§ Information shown
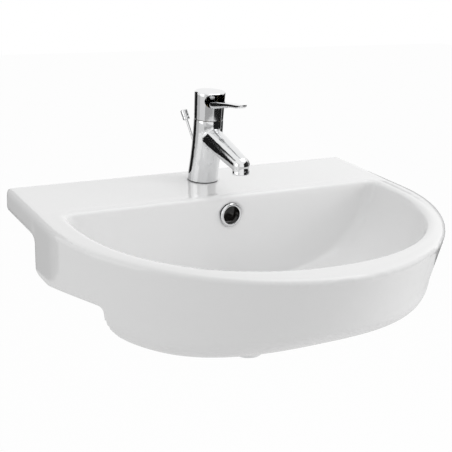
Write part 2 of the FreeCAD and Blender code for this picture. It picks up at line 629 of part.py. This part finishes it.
def linkage():
    """Clamp and strap on the lift rod, the pivot rod that tilts in the waste, its seal and nut."""
    block = box("clamp_block", "12", "12", "16", "-6", "-rod_back - 6", "rod_foot + 4")
    strap = box("clamp_strap", "12", "1.8", "rod_foot - pivot_level + 24", "-6", "-rod_back - 7.7",
                "pivot_level - 8")
    bore = cylinder("clamp_bore", "rod_radius + 0.1", "30", 0, "-rod_back", "rod_foot")
    eyes = [turn(cylinder(f"strap_eye_{n}", "3.4", "12", 0, "-rod_back", f"pivot_level + {10 * n}"),
                 (1, 0, 0), "90") for n in (0, 1, 2, 3)]
    thread = turn(cylinder("clamp_thread", "2", "12", 0, "-rod_back", "rod_foot + 12"), (0, 1, 0), "90")
    whole = fuse("clamp_whole", block, strap)
    node(cut("clamp_cut", whole, bore, thread, *eyes), "rod_clamp")
    shank = turn(cylinder("clamp_screw_shank", "1.95", "9", "rod_radius", "-rod_back", "rod_foot + 12"),
                 (0, 1, 0), "90")
    head = turn(cylinder("clamp_screw_head", "4.5", "4", "rod_radius + 9", "-rod_back", "rod_foot + 12"),
                (0, 1, 0), "90")
    node(fuse("clamp_screw_whole", shank, head), "clamp_screw")
    rod = turn(cylinder("pivot_rod_blank", "pivot_radius", "waste_back - 24 + 6", 0, "-waste_back - 6",
                        "pivot_level"), (1, 0, 0), "-90")
    pivot = ball("pivot_ball", "ball_radius", 0, "-pivot_back", "pivot_level")
    node(fuse("pivot_whole", rod, pivot), "pivot_rod")
    seal = turned("pivot_seal_body", [("ball_radius + 0.15", 0), (8.8, 0), (8.8, 6.4),
                                      ("ball_radius + 0.15", 6.4)], 0, "-pivot_back - 1.5", "pivot_level")
    node(turn(seal, (1, 0, 0), "-90"), "pivot_seal")
    nut = turned("pivot_nut_body", [(11.6, 0), (15, 0), (15, 13), (7.2, 13), (7.2, 10.6), (11.6, 10.6)],
                 0, "-pivot_back - 2.4", "pivot_level")
    node(turn(nut, (1, 0, 0), "-90"), "pivot_nut")


def waste():
    """Flange, seals, back nut, body and plug of the pop-up waste, on one vertical axis."""
    y = "-waste_back"
    flange = turned("flange_blank", [
        ("waste_inner", 0), ("waste_outer", 0), ("waste_outer", 44), ("flange_radius", 44),
        ("flange_radius", 47.6), ("flange_radius - 1.2", 48.8), ("plug_radius + 1.2", 48.8),
        ("waste_inner + 2", 45.6), ("waste_inner", 44.4)], 0, y, "bowl_floor - 48")
    slots = box("overflow_slots", "60", "10", "9", "-30", "-waste_back - 5", "bowl_floor - 16")
    cross = box("overflow_slots_cross", "10", "60", "9", "-5", "-waste_back - 30", "bowl_floor - 16")
    node(cut("flange_slotted", flange, slots, cross), "waste_flange")
    rings = [
        ("flange_seal", "waste_outer + 0.6", "flange_radius - 1.5", "bowl_floor - 6", "1.95"),
        ("lower_seal", "waste_outer + 0.2", "31", "boss_bottom - 5", "5"),
        ("waste_backnut", "waste_outer + 0.05", "34", "boss_bottom - 9.9", "4.8"),
    ]
    for label, inner, outer, low, height in rings:
        node(turned(label + "_body", [(inner, 0), (outer, 0), (outer, height), (inner, height)], 0, y, low),
             label)
    body = turned("waste_body_blank", [
        ("waste_inner", 0), ("tail_radius", 0), ("tail_radius", 12), (26, 14), (26, 36),
        ("waste_outer + 0.1", 36), ("waste_outer + 0.1", 30.5), ("waste_inner", 30.5)], 0, y, "tail_end")
    port = turn(cylinder("port_blank", "11.5", "38", 0, y, "pivot_level"), (1, 0, 0), "-90")
    core = cylinder("port_core", "waste_outer + 0.15", "30", 0, y, "pivot_level - 15")
    neck = cut("port_neck", port, core)
    way = turn(cylinder("port_way", "6.2", "60", 0, "-waste_back", "pivot_level"), (1, 0, 0), "-90")
    pocket = turn(cylinder("seal_pocket", "8.9", "20", 0, "-pivot_back - 1.6", "pivot_level"),
                  (1, 0, 0), "-90")
    whole = fuse("waste_body_whole", body, neck)
    node(cut("waste_body_cut", whole, way, pocket), "waste_body")
    plug()


def plug():
    """Domed cap on a stem with a cross of guide fins, shown raised."""
    y = "-waste_back"
    low = "pivot_level + pivot_radius + 0.25"
    cap = turned("plug_cap", [
        (0, 0), (16, 0), ("plug_radius - 1", 1.2), ("plug_radius", 2), ("plug_radius", 3),
        ("plug_radius - 1.4", 4), (0, 5.4)], 0, y, "bowl_floor + plug_lift - 0.7")
    stem = cylinder("plug_stem", "stem_radius",
                    "bowl_floor + plug_lift - pivot_level - pivot_radius - stem_radius - 0.25",
                    0, y, low + " + stem_radius")
    tip = ball("plug_stem_tip", "stem_radius", 0, y, low + " + stem_radius")
    fins = [box("plug_fin_1", "2 * waste_inner - 1.6", "2", "24", "0.8 - waste_inner",
                "-waste_back - 1", "bowl_floor - 38"),
            box("plug_fin_2", "2", "2 * waste_inner - 1.6", "24", "-1",
                "0.8 - waste_inner - waste_back", "bowl_floor - 38")]
    node(fuse("plug_whole", cap, stem, tip, *fins), "pop_up_plug")
    seal = turned("plug_seal_body", [(12, 0), (16.4, 0), (16.4, 1.3), (12, 1.3)], 0, y,
                  "bowl_floor + plug_lift - 2.05")
    node(seal, "plug_seal")


def check_and_write():
    """Stop if anything failed to build, then write each piece to its own file."""
    DOC.recompute()
    for item in DOC.Objects:
        if "Invalid" in item.State or "Error" in item.State:
            raise RuntimeError(f"{item.Name} failed: {item.State}")
    os.makedirs("parts", exist_ok=True)
    for item in NODES:
        if item.Shape.isNull() or not item.Shape.isValid():
            raise RuntimeError(f"{item.Label} has no valid shape")
        item.Shape.exportStep(os.path.join("parts", item.Label + ".step"))
        space, count = item.Shape.BoundBox, len(item.Shape.Solids)
        print(f"{item.Label:20s} solids {count} volume {item.Shape.Volume:12.1f} x {space.XMin:.1f} "
              f"{space.XMax:.1f} y {space.YMin:.1f} {space.YMax:.1f} z {space.ZMin:.1f} {space.ZMax:.1f}")


basin_shell()
overflow_ring()
tip = tap_body()
aerator(*tip)
cartridge()
handle()
tap_fixing()
lift_rod()
linkage()
waste()
check_and_write()
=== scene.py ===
# %% [markdown]
# # A semi recessed basin with a single lever tap
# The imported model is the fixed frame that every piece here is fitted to. It is loaded first.

# %% Load the frame
import json
import math
import bmesh
import bpy
from mathutils import Matrix, Vector


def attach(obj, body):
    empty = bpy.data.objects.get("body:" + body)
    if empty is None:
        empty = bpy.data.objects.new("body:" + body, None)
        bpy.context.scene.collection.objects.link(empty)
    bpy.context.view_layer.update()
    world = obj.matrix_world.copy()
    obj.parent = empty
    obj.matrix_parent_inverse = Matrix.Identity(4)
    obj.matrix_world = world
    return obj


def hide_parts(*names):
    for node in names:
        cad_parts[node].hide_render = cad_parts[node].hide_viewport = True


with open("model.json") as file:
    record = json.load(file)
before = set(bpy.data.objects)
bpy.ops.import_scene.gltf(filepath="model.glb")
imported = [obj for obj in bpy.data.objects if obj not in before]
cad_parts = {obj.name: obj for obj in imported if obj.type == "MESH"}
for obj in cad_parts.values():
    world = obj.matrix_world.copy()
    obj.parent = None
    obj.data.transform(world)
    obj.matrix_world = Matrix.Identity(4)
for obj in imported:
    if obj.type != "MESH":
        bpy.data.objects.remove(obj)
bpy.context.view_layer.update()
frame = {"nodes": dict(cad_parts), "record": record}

nodes = frame["nodes"]

# %% [markdown]
# ## The camera
# The view is the one a person has from the left of the basin, a little above the rim. An empty to aim
# at would be the quick way to place a camera. Here the angles and the place were worked out from the
# rim's outline, so they are written as numbers, and the matrix is built from the camera's own right,
# up and back directions.

# %% Camera
FRAME_PIXELS = 452
FOCAL_PIXELS = 937.94
FILM_WIDTH = 36
YAW, PITCH, ROLL = math.radians(30.49), math.radians(19.38), math.radians(-3.64)
EYE = Vector((-0.6266, -1.1893, 0.4200))


def camera_axes(yaw, pitch, roll):
    """Right, up and forward directions: yaw turns towards +X, pitch looks down, roll tilts the frame."""
    forward = Vector((math.sin(yaw) * math.cos(pitch), math.cos(yaw) * math.cos(pitch), -math.sin(pitch)))
    level = Vector((math.cos(yaw), -math.sin(yaw), 0))
    upright = level.cross(forward)
    right = math.cos(roll) * level - math.sin(roll) * upright
    up = math.sin(roll) * level + math.cos(roll) * upright
    return right, up, forward


right, up, forward = camera_axes(YAW, PITCH, ROLL)
lens = bpy.data.cameras.new("view")
lens.sensor_width = FILM_WIDTH
lens.lens = FILM_WIDTH * FOCAL_PIXELS / FRAME_PIXELS
lens.clip_start, lens.clip_end = 0.05, 50
camera = bpy.data.objects.new("view", lens)
bpy.context.scene.collection.objects.link(camera)
turn = Matrix((right, up, -forward)).transposed().to_4x4()
camera.matrix_world = Matrix.Translation(EYE) @ turn
bpy.context.scene.camera = camera
bpy.context.scene.view_settings.view_transform = "Standard"
print("lens", round(lens.lens, 2), "mm")

# %% [markdown]
# ## Finishes
# A finish is a small set of shader nodes. They could be joined by hand in the shader editor. The
# helpers below clear a node tree, make a material, and add a node with its values, so that each
# finish reads as a short list.

# %% Node helpers
def empty_tree(owner):
    """The node tree of a material or a world, with nothing in it."""
    owner.use_nodes = True
    owner.node_tree.nodes.clear()
    return owner.node_tree


def material(name):
    """A new material with only a Principled shader and an output."""
    made = bpy.data.materials.new(name)
    tree = empty_tree(made)
    shader = tree.nodes.new("ShaderNodeBsdfPrincipled")
    out = tree.nodes.new("ShaderNodeOutputMaterial")
    tree.links.new(shader.outputs["BSDF"], out.inputs["Surface"])
    return made, tree, shader


def add(tree, kind, **values):
    """A node of one kind, with its inputs or properties set by name."""
    made = tree.nodes.new(kind)
    for name, value in values.items():
        match = [socket for socket in made.inputs if socket.name.lower() == name]
        if match:
            match[0].default_value = value
        else:
            setattr(made, name, value)
    return made


def colour_sockets(sockets):
    """The colour sockets among a Mix node's inputs or outputs, which all share their names."""
    return [socket for socket in sockets if socket.type == "RGBA"]


def grey(level):
    """A plain grey, with its fourth value for opacity."""
    return (level, level, level, 1)


# %% [markdown]
# Cast and glazed things are never perfectly even. A picture could give that unevenness, but noise
# worked out in object space has no seam and no edge. One node group gives every finish a slow change
# of tone and a very shallow waviness, each with its own size and strength.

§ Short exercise
Using the data above, reproduce exactly the lines from the line that contains "basin_shell()" through the line that contains "bpy.context.scene.collection.objects.link(empty)", including both.

§ Output below
basin_shell()
overflow_ring()
tip = tap_body()
aerator(*tip)
cartridge()
handle()
tap_fixing()
lift_rod()
linkage()
waste()
check_and_write()
=== scene.py ===
# %% [markdown]
# # A semi recessed basin with a single lever tap
# The imported model is the fixed frame that every piece here is fitted to. It is loaded first.

# %% Load the frame
import json
import math
import bmesh
import bpy
from mathutils import Matrix, Vector


def attach(obj, body):
    empty = bpy.data.objects.get("body:" + body)
    if empty is None:
        empty = bpy.data.objects.new("body:" + body, None)
        bpy.context.scene.collection.objects.link(empty)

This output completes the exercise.